- Born: Jiang Yilei (姜逸磊) February 17, 1987 (age 39) Shanghai, China
- Other name: Papi Jiang
- Education: Central Academy of Drama
- Occupations: Actress, Comedian, CEO/Founder of Vlog Production company
- Spouse: Xu Bin ​(m. 2014)​
- Children: 1 son

Bilibili information
- Channel: papi酱;
- Years active: 2015–present
- Genre: Comedy
- Followers: 8,595,668

Chinese name
- Chinese: Papi酱
- Literal meaning: Papi-chan

Standard Mandarin
- Hanyu Pinyin: Papi Jiāng

Real name
- Chinese: 姜逸磊

Standard Mandarin
- Hanyu Pinyin: Jiāng Yìlěi

= Papi Jiang =

Chinese comedian

Jiang Yilei (姜逸磊 (Jiāng Yìlěi); born February 17, 1987), better known by her online name Papi Jiang (Papi酱 (Papi Jiàng)) is a Chinese influencer and actor. She rose to prominence for her comedic videos on everyday life and popular culture.

== Early life ==
Jiang attended the Central Academy of Drama, where she majored in directing and received bachelor's and master's degrees. She worked in the entertainment industry for several years as a stage actress and assistant director.

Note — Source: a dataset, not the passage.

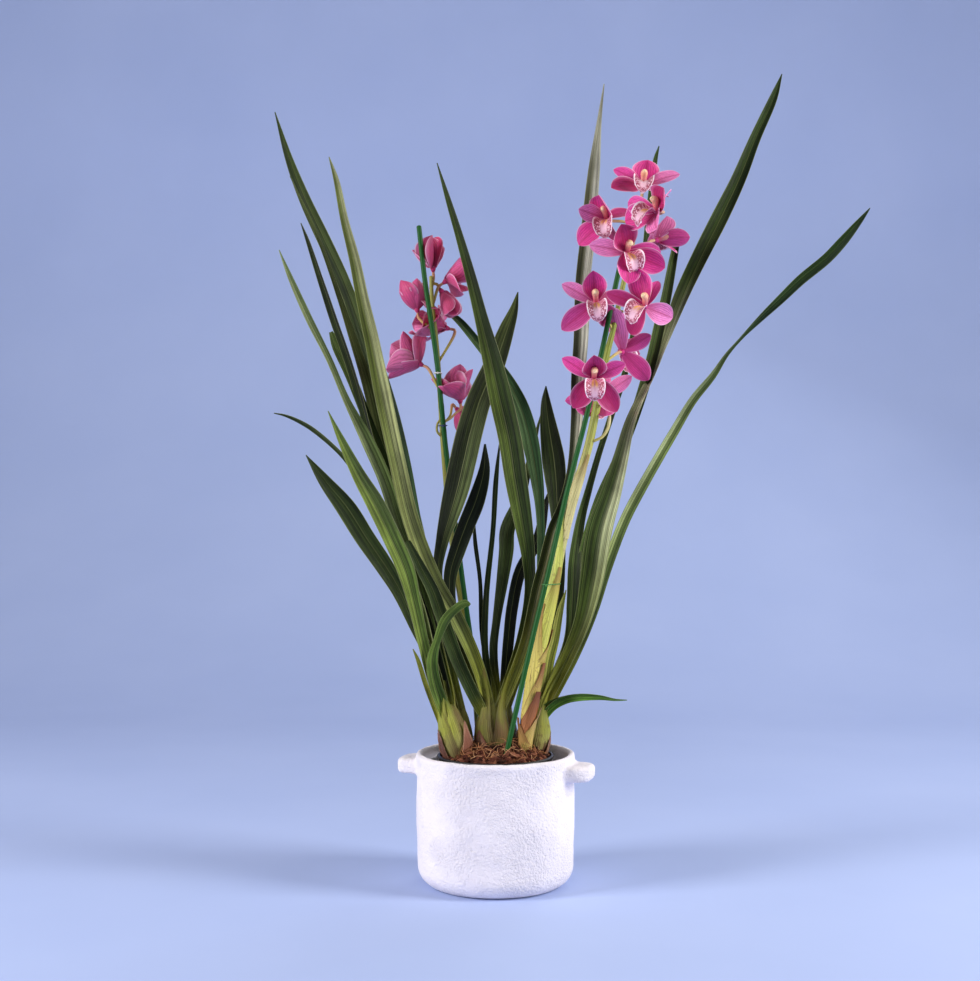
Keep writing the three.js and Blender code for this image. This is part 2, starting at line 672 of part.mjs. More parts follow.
function bractBody(route) {
  const stations = leafStations({ route, depth: BRACT.depth, roll: 0 });
  return blade(stations, BRACT.thickness);
}

function makeSpike({ route, bracts }, blooms) {
  return fuse([stemBody(route), ...blooms.map(stalkBody), ...bracts.map(bractBody)]);
}

// Degrees between the way the flower faces and a tepal, at a share of its length: open 1 lies
// nearly flat and open 0.15 is a bud whose tips meet.
function leanOf(open, share) {
  const flat = THREE.MathUtils.lerp(76, 92, share);
  const bud = THREE.MathUtils.lerp(50, -48, share);
  return THREE.MathUtils.degToRad(THREE.MathUtils.lerp(bud, flat, (open - 0.15) / 0.85));
}

// Tepals by direction in the flower's plane: petal, top sepal, petal and two lower sepals.
const TEPALS = [
  { direction: 26, length: 37, width: 16 },
  { direction: 90, length: 35, width: 22 },
  { direction: 154, length: 37, width: 16 },
  { direction: 232, length: 39, width: 20 },
  { direction: 308, length: 39, width: 20 },
];
const TEPAL_SHAPE = [0.66, 1, 0.2];

function onRing(degrees, radius, z) {
  const angle = THREE.MathUtils.degToRad(degrees);
  return new THREE.Vector3(radius * Math.cos(angle), radius * Math.sin(angle), z);
}

// A tepal's stations past the hub, by its direction.
function tepalStations(direction, length, width, open) {
  const step = length / TEPAL_SHAPE.length;
  const out = onRing(direction, 1, 0);
  const side = onRing(direction - 90, 1, 0);
  const centre = onRing(direction, HUB.radius, 0);
  return TEPAL_SHAPE.map((share, i) => {
    const lean = leanOf(open, i / (TEPAL_SHAPE.length - 1));
    const along = out.clone().multiplyScalar(Math.sin(lean));
    along.z = Math.cos(lean);
    centre.addScaledVector(along, step);
    return { centre: centre.clone(), along, side, half: (share * width) / 2, fold: TEPAL.fold };
  });
}

// Five tepals on a hub as one closed body. The hub's ring has a point in each tepal's middle
// and one in each notch, so each tepal starts on three of them.
function bloomBody(open) {
  const stretch = open < 1 ? TEPAL.budLength : 1;
  const narrow = open < 1 ? TEPAL.budWidth : 1;
  const positions = [];
  const faces = [];
  const add = (point) => {
    positions.push(point.x, point.y, point.z);
    return positions.length / 3 - 1;
  };
  const angles = TEPALS.flatMap(({ direction }, i) => {
    const next = TEPALS[(i + 1) % TEPALS.length].direction;
    return [direction, (direction + next + (next < direction ? 360 : 0)) / 2];
  });
  const heights = [HUB.front, HUB.front - TEPAL.thickness];
  const [front, back] = heights.map((z) => angles.map((at) => add(onRing(at, HUB.radius, z))));
  const foot = angles.map((at) => add(onRing(at, STALK_RADIUS + 0.4, HUB.back)));
  const middle = add(new THREE.Vector3(0, 0, HUB.front));
  const count = angles.length;
  for (let k = 0; k < count; k += 1) {
    const next = (k + 1) % count;
    faces.push(middle, front[k], front[next]);
    faces.push(back[k], foot[k], foot[next], back[k], foot[next], back[next]);
    if (k > 0 && k < count - 1) {
      faces.push(foot[0], foot[next], foot[k]);
    }
  }
  TEPALS.forEach(({ direction, length, width }, i) => {
    const ring = [(2 * i + 1) % count, 2 * i, (2 * i + count - 1) % count];
    let before = [ring.map((k) => front[k]), ring.map((k) => back[k])];
    for (const station of tepalStations(direction, length * stretch, width * narrow, open)) {
      const { centre, along, side, half, fold } = station;
      const out = new THREE.Vector3().crossVectors(side, along);
      const here = [0.5, -0.5].map((face) => [-1, 0, 1].map((column) => {
        const point = centre.clone().addScaledVector(side, column * half);
        const rise = Math.abs(column) * fold * half + face * TEPAL.thickness;
        return add(point.addScaledVector(out, rise));
      }));
      const [[a, b], [p, q]] = [before, here];
      for (const c of [0, 1]) {
        faces.push(a[c], a[c + 1], p[c + 1], a[c], p[c + 1], p[c]);
        faces.push(b[c], q[c + 1], b[c + 1], b[c], q[c], q[c + 1]);
      }
      faces.push(a[0], p[0], q[0], a[0], q[0], b[0]);
      faces.push(a[2], b[2], q[2], a[2], q[2], p[2]);
      before = here;
    }
    const [tip, under] = before;
    for (const c of [0, 1]) {
      faces.push(tip[c], under[c + 1], under[c], tip[c], tip[c + 1], under[c + 1]);
    }
  });
  return indexed(positions, faces);
}

function makeBloom(bloom) {
  return solidOf(bloomBody(bloom.open ?? 1).applyMatrix4(bloomFrame(bloom)));
}

// The lip hangs out of the flower's middle below the column: a trough with raised sides that
// narrows and then opens into a rolled-back front lobe.
const LIP = {
  line: [[-0.6, 2.6], [-3.5, 9], [-6.5, 14], [-11, 17.5], [-16, 17], [-19, 13.5]],
  halves: [3, 6.5, 6.5, 6, 7, 3],
  folds: [0.5, 0.75, 0.7, 0.2, 0.1, 0],
};
const COLUMN = { line: [[1.2, HUB.front + GAP], [1.8, 7], [0.6, 13]], radii: [2.4, 2.6, 3.1] };

function makeLip(bloom) {
  const points = LIP.line.map(([y, z]) => new THREE.Vector3(0, y, z));
  const curve = new THREE.CatmullRomCurve3(points);
  const stations = points.map((centre, i) => ({
    centre,
    along: curve.getTangent(i / (points.length - 1)),
    side: new THREE.Vector3(-1, 0, 0),
    half: LIP.halves[i],
    fold: LIP.folds[i],
  }));
  const column = rod(COLUMN.line.map(([y, z]) => new THREE.Vector3(0, y, z)), COLUMN.radii, 6);
  const frame = bloomFrame(bloom);
  return fuse([column, blade(stations, 1)].map((part) => part.applyMatrix4(frame)));
}

// A tie is a loop of wire that hugs the stake and the stem at one height.
function makeTie({ stake, spike, row }) {
  const stops = { stake: STAKES[stake], spike: SPIKES[spike].route };
  const rods = Object.values(stops).map((route) => crossing(route, row));
  const reach = TIE.wire + GAP;
  const points = Array.from({ length: TIE.steps }, (_, i) => {
    const angle = (2 * Math.PI * i) / TIE.steps;
    const way = new THREE.Vector3(Math.cos(angle), Math.sin(angle), 0);
    const far = rods.reduce((best, one) => (
      one.centre.dot(way) + one.radius > best.centre.dot(way) + best.radius ? one : best));
    return far.centre.clone().addScaledVector(way, far.radius + reach);
  });
  return loop(points, TIE.wire, TIE.sides);
}

// Where a rod's route passes a row, and its radius there seen from above.
function crossing(route, row) {
  const at = route.findIndex((stop, i) => i > 0 && stop[1] <= row);
  const [low, high] = [route[at - 1], route[at]];
  const share = (row - low[1]) / (high[1] - low[1]);
  const stop = low.map((value, i) => THREE.MathUtils.lerp(value, high[i], share));
  const centre = place(stop[0], row, stop[2]);
  centre.z = place(stop[0], row, 0).z;
  return { centre, radius: (stop[3] ?? STAKE_RADIUS) * 1.06 };
}

// A closed ring of wire through points.
function loop(points, radius, sides) {
  const count = points.length;
  const positions = [];
  const faces = [];
  points.forEach((point, i) => {
    const along = points[(i + 1) % count].clone().sub(points[(i + count - 1) % count]).normalize();
    const up = new THREE.Vector3(0, 0, 1);
    const side = new THREE.Vector3().crossVectors(along, up);
    for (let k = 0; k < sides; k += 1) {
      const angle = (2 * Math.PI * k) / sides;
      const rim = point.clone();
      rim.addScaledVector(side, radius * Math.cos(angle));
      rim.addScaledVector(up, radius * Math.sin(angle));
      positions.push(rim.x, rim.y, rim.z);
      const a = i * sides;
      const b = ((i + 1) % count) * sides;
      const next = (k + 1) % sides;
      faces.push(a + k, b + next, a + next, a + k, b + k, b + next);
    }
  });
  return solidOf(indexed(positions, faces));
}

// ---- the object -----------------------------------------------------------------------------

const orchid = new THREE.Group();

function addPiece(name, solid, colour, roughness) {
  const material = new THREE.MeshStandardMaterial({ color: colour, roughness, metalness: 0 });
  const mesh = new THREE.Mesh(geometryOf(largest(solid)), material);
  mesh.name = name;
  orchid.add(mesh);
}

addPiece('pot', makePot(), 0xf2f0f6, 0.85);
addPiece('growing_pot', makeCup(), 0x151517, 0.5);
addPiece('growing_medium', makeMedium(), 0x6e4534, 0.95);
for (const [name, route] of Object.entries(STAKES)) {
  addPiece(name, solidOf(stakeBody(route)), 0x23763a, 0.45);
}
addPiece('spike_left', makeSpike(SPIKES.spike_left, LEFT_BLOOMS), 0x7d8a33, 0.5);
addPiece('spike_right', makeSpike(SPIKES.spike_right, RIGHT_BLOOMS), 0xb7b04a, 0.55);
for (const tie of TIES) {
  addPiece(tie.name, makeTie(tie), tie.colour, 0.4);
}
for (const [name, shoot] of Object.entries(SHOOTS)) {
  addPiece(name, makeShoot(shoot), shoot.colour, 0.45);
}
RIGHT_BLOOMS.forEach((bloom, i) => {
  addPiece(`bloom_right_${i + 1}`, makeBloom(bloom), 0xd2528f, 0.6);
  addPiece(`lip_right_${i + 1}`, makeLip(bloom), 0xf0c9d6, 0.6);
});
LEFT_BLOOMS.forEach((bloom, i) => {
  addPiece(`bloom_left_${i + 1}`, makeBloom(bloom), 0xb9406f, 0.6);
});

export default orchid;
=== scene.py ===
# A potted Cymbidium orchid with two flower spikes in a white ceramic pot with two lugs.
# Metres in Blender, but sizes and routes below are in millimetres and picture units.
import math
import random

import bpy
from mathutils import Matrix, Vector, noise


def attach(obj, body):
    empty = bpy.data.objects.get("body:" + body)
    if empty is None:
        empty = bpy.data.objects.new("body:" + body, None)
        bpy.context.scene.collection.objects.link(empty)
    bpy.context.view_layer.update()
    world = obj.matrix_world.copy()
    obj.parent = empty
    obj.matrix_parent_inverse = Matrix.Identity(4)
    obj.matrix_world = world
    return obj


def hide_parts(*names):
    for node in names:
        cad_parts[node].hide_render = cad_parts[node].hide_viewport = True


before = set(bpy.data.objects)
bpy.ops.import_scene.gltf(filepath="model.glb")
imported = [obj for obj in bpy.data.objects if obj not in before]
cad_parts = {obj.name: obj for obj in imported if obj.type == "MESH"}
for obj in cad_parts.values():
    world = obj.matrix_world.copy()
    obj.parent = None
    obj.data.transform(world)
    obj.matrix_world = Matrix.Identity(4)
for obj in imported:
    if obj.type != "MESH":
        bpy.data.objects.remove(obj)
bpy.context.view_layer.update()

MM = 0.001

# ---- driving dimensions, as in the solids (mm) ----------------------------------------------

POT = dict(height=145, rim=88, belly=87, low=86, foot=66, corner=22, wall=8.5, floor=10,
           edge_round=4.2)
LUG = dict(directions=(-17, 163), root=70, reach=110.5, half_width=27.5, tip_half_width=20.5,
           thickness=18, middle=127, corner=11, inset=3.8)
CUP = dict(rim=63, foot=50, top=141.8, wall=1.4, roll=2.6)
MEDIUM = dict(edge=137, crown=19, relief=2.2, chips=420, fibres=340)
STAKE_RADIUS = 3
LEAF = dict(thickness=0.9, fold=0.4)
TEPAL_THICKNESS = 0.7
GAP = 0.35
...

In 2015, Jiang was introduced to online content creation by her college friend Yang Ming, who would become founder of Mountain Top agency and her business partner. She began posting videos with another friend, Huo Nifang, under the name TCGirls Love Complaining (TCgirls爱吐槽 (TCgirls ài tǔcáo)), before posting solo videos under the name "Papi Jiang", with "Jiang" a pun on her last name and the Japanese honorific -chan.

== Career ==
In November 2015, Jiang found her first viral video in making fun of Shanghai people who mix Shanghai dialect and English words. Her videos received more than 290 million hits on major media platforms in just four months, and accumulated over 44 million followers in a year.

On April 1, 2016, Jiang landed RMB 12 million (USD 1.8 million) from four investors including Zhen Fund (真格基金 (Zhēn gé jījīn)) and Luo Zhenyu, host of Logic Talk Show (罗辑思维 (Luōjí sīwéi)). The investment gave the investors a 12% stake and valued Jiang at RMB 100 million. In 2016, she founded PapiTube, a group that supports young content creators in China. By the end of the 2016, Luo withdrew from investment of Jiang.

On June 21, 2018, she became chief content officer of the Baidu app.

In 2024, she voiced Disgust in the Mandarin Chinese dub of Inside Out 2.

== Influence ==
Common subjects of Jiang's videos include everyday life and popular culture. In July 2016, her first livestream, which lasted 90 minutes, received 74 million views in one day. She was profiled by The New York Times the following month.

In April 2016, China's broadcasting regulator, State Administration of Press, Publication, Radio, Film, and Television, ordered Jiang to remove vulgar language from her videos. Most of her videos were temporarily taken down, a move that was interpreted as part of the government's efforts to tighten control over online content.